The religious turn of the revolution troubles all of them. Recent events have caused Rabie so much stress that it has become hard for him to write; his current novel is three months behind schedule. Abdel Rehim has begun a short story about a civil war in Egypt. “War is becoming part of daily life,” Youssef says.

She has seen Salafis recently appointed to government posts, and she’s begun to hear talk about “cleaning” the films shown in movie theaters, and “cleaning” literature and fiction. Her voice rises as she points out that the works of Kate Chopin and James Joyce were once censored in the United States but liberal-minded people overcame the forces of conservatism and intolerance. 

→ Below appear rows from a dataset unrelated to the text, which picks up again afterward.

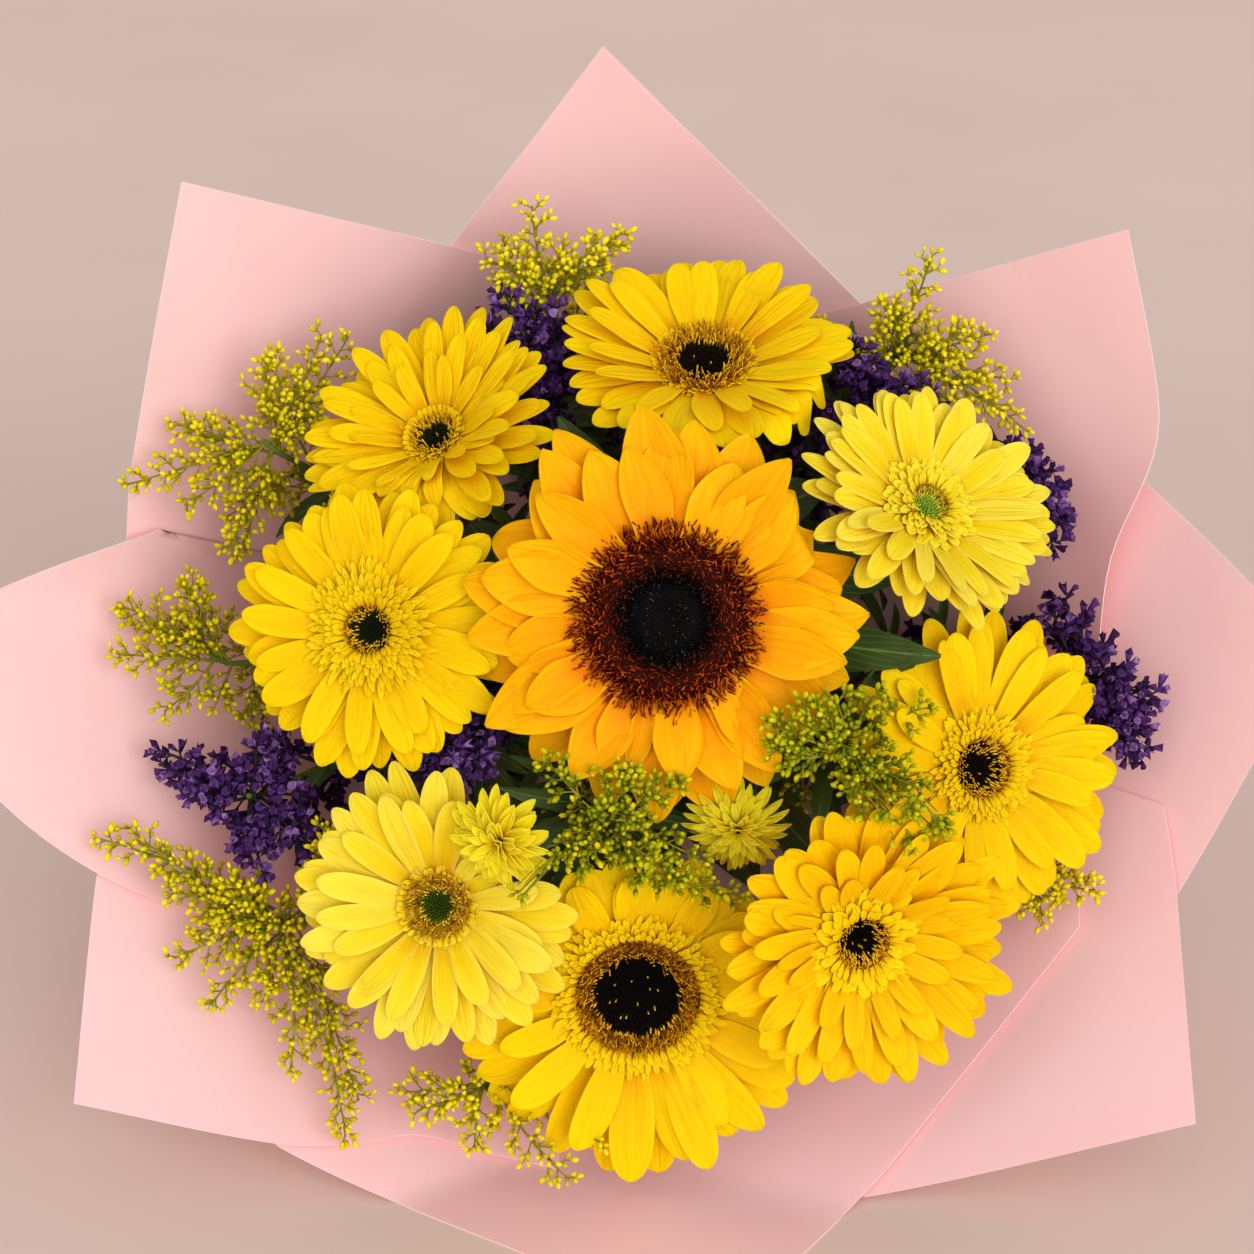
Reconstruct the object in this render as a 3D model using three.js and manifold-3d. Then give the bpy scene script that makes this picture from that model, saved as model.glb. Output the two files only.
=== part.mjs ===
// A wrapped, hand-tied bunch of flowers that lies on a table with its blooms toward the viewer:
// one sunflower in the middle, eight gerberas, two small chrysanthemums, goldenrod, statice,
// eight sheets of wrapping paper and the twine that ties them. Millimetres, +Z up.
//
// Everything is laid out in the bunch's own frame: u to the right, v up and w toward the
// viewer, along the axis of the bunch, with its zero at the middle of the sunflower's face.
// Places are given as they are seen from the viewing point, as (u, v) on the plane w = 0,
// with their depth w.

import * as THREE from 'three';
import Module from 'manifold-3d';
import { mergeVertices } from 'three/addons/utils/BufferGeometryUtils.js';

const wasm = await Module();
wasm.setup();

// ---------------------------------------------------------------- driving dimensions

const degree = Math.PI / 180;
const lieAngle = 27 * degree; // how far the bunch's axis rises toward the viewer
const viewDistance = 1120; // from the sunflower's face to the viewing point
const gap = 0.3; // between two pieces that touch

const neck = { front: -296, back: -318, paperRadius: 14.8 }; // where the stems are tied
const cutDepth = -455; // the cut ends of the stems
const cutSpread = 0.75; // how much wider than the neck the stems spread at their ends

const stemSteps = 4; // straight lengths in the bend of a stem
const hold = { outer: 0.14, inner: 0.6 }; // how long a stem keeps straight, as a share of its way
const stemRadius = { sunflower: 5.5, gerbera: 2.75, filler: 1.25 };
const slotRing = 8.6; // the circle on which the gerberas' stems cross the neck

const discRadius = 31.6; // the sunflower's disc of florets
const sunflowerRoot = 34; // where its petals begin

// Blooms: place as seen, depth, reach of the petals, direction and angle of the tilt,
// radius of the eye, reach of the short florets, rise and droop of the petals, and the blooms
// that it lies behind. Petals toward a crowded direction are short.
const sunflower = {
  name: 'sunflower', u: 15, v: 3, depth: 0, reach: 74, heading: 250, tilt: 3,
  rise: 8, droop: -10, seed: 3, behind: ['gerbera_h'],
};
const gerberas = [
  { name: 'gerbera_a', u: 29, v: 98, depth: -50, reach: 55, heading: 90, tilt: 44, eye: 12.5,
    fringe: 20, rise: 15, droop: -12, slot: 79, seed: 11, behind: ['sunflower', 'gerbera_h'] },
  { name: 'gerbera_b', u: -71, v: 70, depth: -48, reach: 50, heading: 127, tilt: 38, eye: 7,
    fringe: 15, rise: 17, droop: -10, slot: 126, seed: 12, behind: ['sunflower', 'gerbera_c'] },
  { name: 'gerbera_c', u: -96, v: -1, depth: -25, reach: 53, heading: 180, tilt: 12, eye: 7.6,
    fringe: 28, rise: 12, droop: -14, slot: 166, seed: 13, behind: ['sunflower'] },
  { name: 'gerbera_d', u: -71, v: -105, depth: -22, reach: 53, heading: 215, tilt: 12, eye: 7,
    fringe: 17, rise: 14, droop: -8, slot: 210, seed: 14, behind: ['mum_left'], crowded: 46 },
  { name: 'gerbera_e', u: 4, v: -138, depth: -32, reach: 62, heading: 270, tilt: 20, eye: 19,
    fringe: 36, rise: 12, droop: -12, slot: 252, seed: 15, behind: ['gerbera_d', 'gerbera_f'] },
  { name: 'gerbera_f', u: 87, v: -117, depth: -8, reach: 57, heading: 310, tilt: 25, eye: 8.5,
    fringe: 34, rise: 14, droop: -8, slot: 316, seed: 16, behind: [] },
  { name: 'gerbera_g', u: 132, v: -53, depth: -44, reach: 57, heading: 355, tilt: 22, eye: 9.5,
    fringe: 25, rise: 12, droop: -12, slot: 356, seed: 17,
    behind: ['gerbera_f', 'sunflower', 'gerbera_h'] },
  { name: 'gerbera_h', u: 111, v: 43, depth: -30, reach: 52, heading: 50, tilt: 37, eye: 5.5,
    fringe: 16, rise: 16, droop: -12, slot: 34, seed: 18, behind: [] },
];
const mums = [
  { name: 'mum_right', u: 42, v: -76, depth: -16, reach: 19, heading: 270, tilt: 30,
    rise: 34, droop: -20, slot: 293, seed: 21, behind: ['sunflower'] },
  { name: 'mum_left', u: -48, v: -81, depth: 6, reach: 19, heading: 225, tilt: 36,
    rise: 34, droop: -20, slot: 238, seed: 22, behind: [] },
];

// Sprays: the angle of the stem in the neck, the crown where the twigs part, and the tips
// that they reach, each as (u, v, depth). A spray in front lies over the blooms near it.
const goldenrod = [
  { name: 'goldenrod_top', slot: 114, crown: [-28, 122, -86],
    tips: [[-36, 158, -62], [-52, 139, -66], [-12, 150, -70], [-2, 146, -80]], seed: 31 },
  { name: 'goldenrod_top_right', slot: 67, crown: [100, 104, -92],
    tips: [[115, 138, -60], [128, 111, -66], [140, 84, -62], [148, 76, -70]], seed: 3217 },
  { name: 'goldenrod_left_high', slot: 150, crown: [-132, 66, -84],
    tips: [[-137, 104, -66], [-106, 106, -78], [-188, 54, -66], [-170, 78, -70],
      [-150, 28, -72]], seed: 3309 },
  { name: 'goldenrod_left', slot: 173, crown: [-150, -14, -84],
    tips: [[-168, 16, -60], [-194, -10, -62], [-176, -30, -66], [-190, 8, -66]], seed: 34 },
  { name: 'goldenrod_low_left', slot: 219, crown: [-126, -112, -74],
    tips: [[-198, -84, -48], [-172, -102, -48], [-172, -122, -52], [-158, -144, -46],
      [-107, -190, -42], [-128, -164, -44], [-114, -80, -34]], seed: 35 },
  { name: 'goldenrod_bottom', slot: 254, crown: [-52, -168, -62],
    tips: [[-58, -196, -38], [-22, -208, -32], [-78, -182, -40]], seed: 3603 },
  { name: 'goldenrod_middle', slot: 279, crown: [-8, -72, -24], inner: true, front: true,
    tips: [[-28, -52, -2], [-12, -84, 14], [10, -86, 16], [20, -60, 6], [-24, -86, 12]], seed: 3705 },
  { name: 'goldenrod_right', slot: 326, crown: [82, -44, -24], inner: true, front: true,
    tips: [[66, -28, 2], [98, -22, 0], [112, -62, 6], [116, -72, 12], [84, -64, 22],
      [60, -50, 8]], seed: 3831 },
  { name: 'goldenrod_low_right', slot: 348, crown: [152, -92, -82],
    tips: [[176, -100, -60], [158, -108, -60], [170, -88, -66]], seed: 3902 },
];
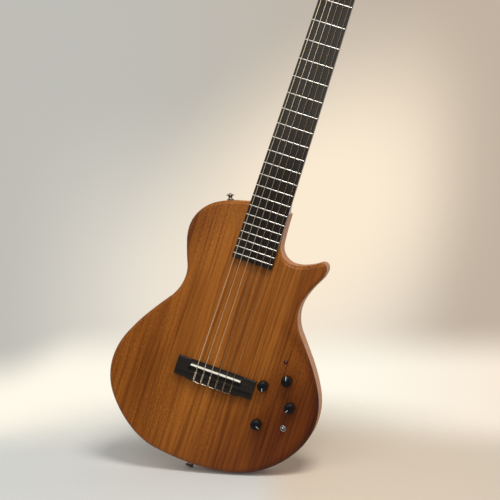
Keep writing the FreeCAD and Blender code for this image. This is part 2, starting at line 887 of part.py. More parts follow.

“This country cannot be ruled by Muslims,” she says forcefully. “We will not be Saudi. We will not be Pakistan. We have a big diversity. You cannot do this to Egyptians!”

Postscript: Since October 2012, clashes between secular groups and President Morsi’s Islamist supporters have grown fiercer and larger. The situation escalated in November when Morsi fired a top judge and granted himself additional powers, a move that caused his opponents to compare him to the ousted dictator Mubarak. Despite opposition from women’s groups and secularists, a new constitution championed by Morsi was approved by a national vote on December 22. On the streets, secular disapproval caused protesters to torch the offices of the Muslim Brotherhood’s Freedom and Justice Party in the cities of Suez and Alexandria. In Cairo, Karam Youssef joined protesters in Tahrir Square. “Egypt has been and will always be the Beacon of the Middle East and the Arab world,” she writes. “We will accomplish our revolution no matter how long it takes.” 

 

Stephen Morison Jr. is a contributing editor of Poets & Writers Magazine. He has reported on the literary communities of Afghanistan, China, Jordan, Myanmar, Vietnam, and North Korea. He lives in Madaba-Manja, Jordan.